------ DATA LINES ------
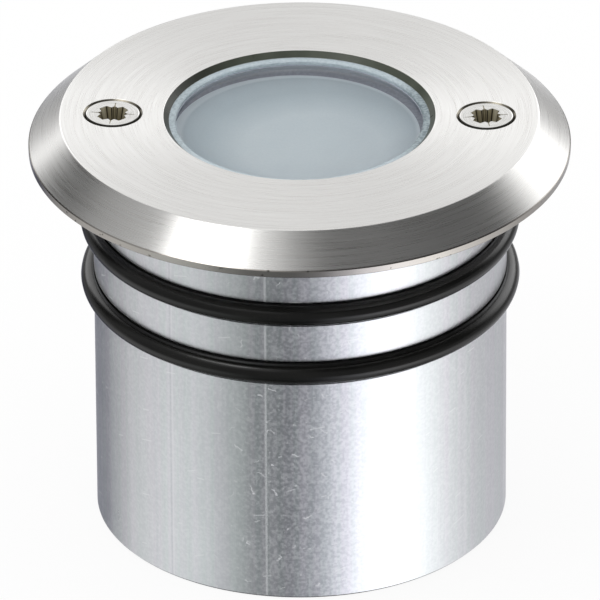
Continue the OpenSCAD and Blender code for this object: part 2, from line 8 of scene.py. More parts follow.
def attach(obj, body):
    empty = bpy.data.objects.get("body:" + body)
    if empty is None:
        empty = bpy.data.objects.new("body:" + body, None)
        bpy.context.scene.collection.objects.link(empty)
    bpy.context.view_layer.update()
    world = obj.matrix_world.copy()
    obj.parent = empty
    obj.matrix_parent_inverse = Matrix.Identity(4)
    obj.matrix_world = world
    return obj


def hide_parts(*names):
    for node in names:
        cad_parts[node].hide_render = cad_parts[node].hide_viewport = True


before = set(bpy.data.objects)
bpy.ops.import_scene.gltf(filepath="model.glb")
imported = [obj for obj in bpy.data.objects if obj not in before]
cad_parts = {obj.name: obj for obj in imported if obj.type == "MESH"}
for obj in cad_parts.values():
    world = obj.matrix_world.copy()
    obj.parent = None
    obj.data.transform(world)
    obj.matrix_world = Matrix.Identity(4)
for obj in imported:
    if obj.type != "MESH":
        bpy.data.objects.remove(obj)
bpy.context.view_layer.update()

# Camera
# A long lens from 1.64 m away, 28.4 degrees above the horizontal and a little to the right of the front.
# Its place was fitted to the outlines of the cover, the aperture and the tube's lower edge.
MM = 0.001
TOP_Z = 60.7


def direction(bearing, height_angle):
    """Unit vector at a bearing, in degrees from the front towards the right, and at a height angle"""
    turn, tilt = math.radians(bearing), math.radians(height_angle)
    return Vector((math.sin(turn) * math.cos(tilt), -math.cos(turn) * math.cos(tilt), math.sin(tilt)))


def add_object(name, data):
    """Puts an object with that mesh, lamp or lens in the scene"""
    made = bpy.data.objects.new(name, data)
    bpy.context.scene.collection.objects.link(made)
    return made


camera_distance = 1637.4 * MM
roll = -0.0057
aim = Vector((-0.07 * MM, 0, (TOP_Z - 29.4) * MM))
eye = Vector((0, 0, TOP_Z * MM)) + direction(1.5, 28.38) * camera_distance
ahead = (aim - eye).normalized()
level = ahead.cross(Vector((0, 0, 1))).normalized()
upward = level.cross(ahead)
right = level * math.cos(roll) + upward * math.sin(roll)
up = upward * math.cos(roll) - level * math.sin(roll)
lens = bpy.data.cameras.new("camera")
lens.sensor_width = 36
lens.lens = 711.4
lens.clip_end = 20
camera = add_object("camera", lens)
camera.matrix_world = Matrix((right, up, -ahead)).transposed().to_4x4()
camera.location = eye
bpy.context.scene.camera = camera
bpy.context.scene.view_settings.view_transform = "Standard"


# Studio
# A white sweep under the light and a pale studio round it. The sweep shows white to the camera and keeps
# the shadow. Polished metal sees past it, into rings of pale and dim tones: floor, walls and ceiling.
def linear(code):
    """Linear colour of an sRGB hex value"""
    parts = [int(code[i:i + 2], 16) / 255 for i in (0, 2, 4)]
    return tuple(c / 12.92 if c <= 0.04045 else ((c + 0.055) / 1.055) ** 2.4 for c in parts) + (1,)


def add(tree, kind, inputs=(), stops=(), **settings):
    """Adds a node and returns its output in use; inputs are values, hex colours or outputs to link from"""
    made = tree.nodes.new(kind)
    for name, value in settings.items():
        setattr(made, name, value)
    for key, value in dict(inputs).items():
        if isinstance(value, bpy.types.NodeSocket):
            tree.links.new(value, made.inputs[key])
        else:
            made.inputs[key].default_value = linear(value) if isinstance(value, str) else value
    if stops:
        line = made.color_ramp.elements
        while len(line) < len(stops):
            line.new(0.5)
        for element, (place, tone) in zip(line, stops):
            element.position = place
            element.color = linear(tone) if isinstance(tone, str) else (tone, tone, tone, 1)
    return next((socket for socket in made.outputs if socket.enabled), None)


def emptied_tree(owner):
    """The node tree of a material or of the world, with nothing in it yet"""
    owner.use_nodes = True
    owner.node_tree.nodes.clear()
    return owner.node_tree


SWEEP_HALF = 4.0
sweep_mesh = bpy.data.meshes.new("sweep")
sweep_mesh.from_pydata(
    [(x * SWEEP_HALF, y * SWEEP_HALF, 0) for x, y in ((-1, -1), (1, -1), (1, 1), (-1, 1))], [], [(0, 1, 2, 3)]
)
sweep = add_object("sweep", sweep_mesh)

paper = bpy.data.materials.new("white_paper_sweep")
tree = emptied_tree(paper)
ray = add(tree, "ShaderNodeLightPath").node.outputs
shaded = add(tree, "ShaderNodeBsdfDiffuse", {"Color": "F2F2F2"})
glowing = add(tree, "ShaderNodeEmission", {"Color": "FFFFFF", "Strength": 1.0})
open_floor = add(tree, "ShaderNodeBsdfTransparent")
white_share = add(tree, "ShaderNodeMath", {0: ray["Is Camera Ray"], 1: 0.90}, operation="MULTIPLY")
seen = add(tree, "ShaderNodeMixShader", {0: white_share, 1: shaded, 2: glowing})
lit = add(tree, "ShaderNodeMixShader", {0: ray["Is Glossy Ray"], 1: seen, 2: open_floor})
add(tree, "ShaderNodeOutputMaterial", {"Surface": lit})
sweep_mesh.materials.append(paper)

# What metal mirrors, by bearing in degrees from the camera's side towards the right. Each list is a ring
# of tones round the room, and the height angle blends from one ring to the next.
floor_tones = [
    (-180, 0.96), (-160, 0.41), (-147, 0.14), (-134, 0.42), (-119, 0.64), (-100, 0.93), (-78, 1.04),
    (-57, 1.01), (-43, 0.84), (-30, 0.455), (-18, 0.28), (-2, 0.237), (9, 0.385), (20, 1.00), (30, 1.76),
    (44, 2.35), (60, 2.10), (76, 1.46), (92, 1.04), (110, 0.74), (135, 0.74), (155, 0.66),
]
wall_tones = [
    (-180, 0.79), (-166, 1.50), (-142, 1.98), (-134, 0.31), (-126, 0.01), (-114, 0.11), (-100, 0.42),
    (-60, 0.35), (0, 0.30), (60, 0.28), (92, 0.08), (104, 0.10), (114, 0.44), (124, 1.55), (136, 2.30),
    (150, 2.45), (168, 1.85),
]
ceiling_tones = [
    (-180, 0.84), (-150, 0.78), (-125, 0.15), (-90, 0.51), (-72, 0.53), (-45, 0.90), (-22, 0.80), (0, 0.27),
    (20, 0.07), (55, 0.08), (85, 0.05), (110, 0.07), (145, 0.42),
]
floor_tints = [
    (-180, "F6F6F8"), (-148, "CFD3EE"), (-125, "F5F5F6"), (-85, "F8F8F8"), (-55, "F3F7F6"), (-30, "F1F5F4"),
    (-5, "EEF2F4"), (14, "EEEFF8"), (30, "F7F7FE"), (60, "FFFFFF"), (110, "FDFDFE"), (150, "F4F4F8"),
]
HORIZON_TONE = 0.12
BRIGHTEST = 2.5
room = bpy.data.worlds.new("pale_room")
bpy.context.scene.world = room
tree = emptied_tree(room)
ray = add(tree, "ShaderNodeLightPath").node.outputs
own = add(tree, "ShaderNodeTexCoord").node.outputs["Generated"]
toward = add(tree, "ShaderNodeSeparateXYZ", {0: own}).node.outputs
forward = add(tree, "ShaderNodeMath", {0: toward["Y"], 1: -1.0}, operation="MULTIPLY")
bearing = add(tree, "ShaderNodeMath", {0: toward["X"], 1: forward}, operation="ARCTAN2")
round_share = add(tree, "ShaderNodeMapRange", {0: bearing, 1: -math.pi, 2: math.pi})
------
WHAT NEEDS TO BE DONE
Up to and including the line with "before = set(bpy.data.objects)", repeat the data exactly, starting from its first line; nothing else belongs in the response.

RESULT
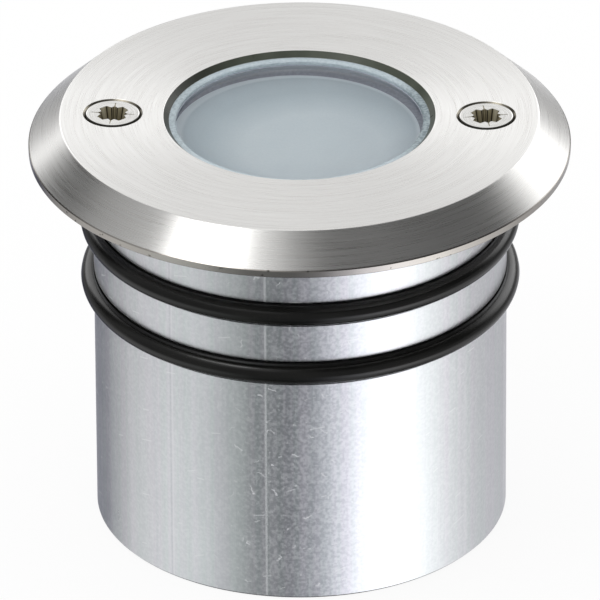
Continue the OpenSCAD and Blender code for this object: part 2, from line 8 of scene.py. More parts follow.
def attach(obj, body):
    empty = bpy.data.objects.get("body:" + body)
    if empty is None:
        empty = bpy.data.objects.new("body:" + body, None)
        bpy.context.scene.collection.objects.link(empty)
    bpy.context.view_layer.update()
    world = obj.matrix_world.copy()
    obj.parent = empty
    obj.matrix_parent_inverse = Matrix.Identity(4)
    obj.matrix_world = world
    return obj


def hide_parts(*names):
    for node in names:
        cad_parts[node].hide_render = cad_parts[node].hide_viewport = True


before = set(bpy.data.objects)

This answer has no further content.